FTPS: It would actually probably be "s
ftp://" but I don't think that it is supported by the ⌘k protocol. You can use sftp from the Terminal command line, in which case you don't use all the "-L" port tunnel options. There are third-party GUI front end applications to the sftp protocol that you could use to give you an encrypted drag-and-drop. I would search macupdate.com or versiontracker.com or similar for "sftp." Years ago, for previous OSs, there was one called "ssh Tunnel Manager." Don't know if it is current for 10.6.4 or supported anymore or not. But if you want to do command line, type "man sftp" for help.
VNC: There is an option to encrypt both username/password and data in Screen Sharing's Preferences. I don't know what encryption algorithm screen sharing uses.
Router security: anybody that can affiliate to the router can sniff all the traffic on the router. So if you don't want other people seeing your stuff, end-to-end encrypt it (https, sftp, ssh, vnc with encryption turned on all, or services tunneled through ssh)
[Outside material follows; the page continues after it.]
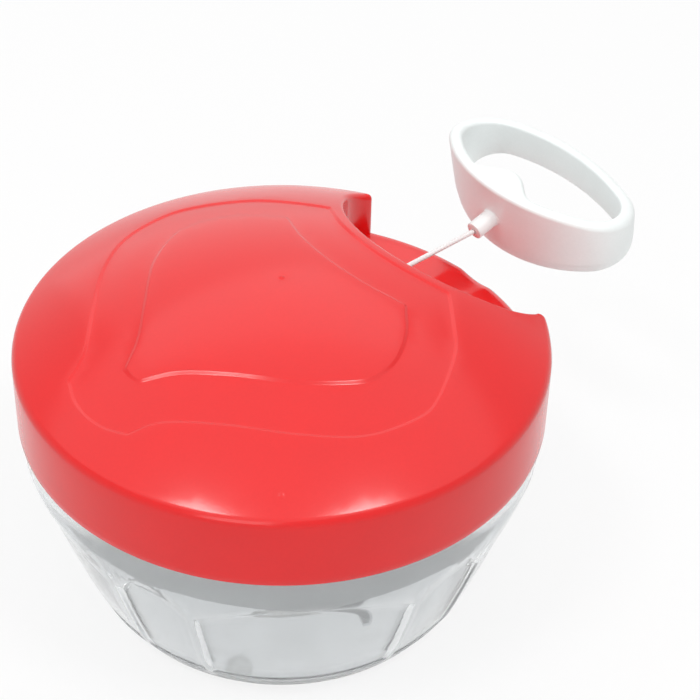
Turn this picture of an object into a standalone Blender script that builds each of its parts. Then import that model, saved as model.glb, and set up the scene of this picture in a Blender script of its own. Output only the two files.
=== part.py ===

Chance of being hacked: Who knows? Why gamble? If you don't want to type out that ugly long string "ssh -L10548:localhost:548 -L15900:localhost:5900 username@yourdyndnshostname," in Terminal, do the following:
nano ./bash_login
(this launches a basic text editor in the unix environment)
now type (all on one single line -- it word wraps here on the forum):
alias phonehome='ssh -L10548:localhost:548 -L15900:localhost:5900 username@yourdyndnshostname'
^x (control-x) to save and exit from nano
⌘w to close the Terminal window and ⌘n to open a new one, that will make the "phonehome" command become active. Now all you have to do is type
phonehome to create the ssh connection.
Also, I bet that if you find a ssh/sftp GUI through macupdate or versiontracker or similar, you will be able to save a "profile" for your home machine connection with all those port tunneling options.
I really prefer ssh tunneling, because you can lock down ssh to not allow username/password login but only allow public key exchange login (need a private certificate on the client computer and the matching public key certificate on the server). That prevents script kiddies from running dictionary attacks on your home ssh connection.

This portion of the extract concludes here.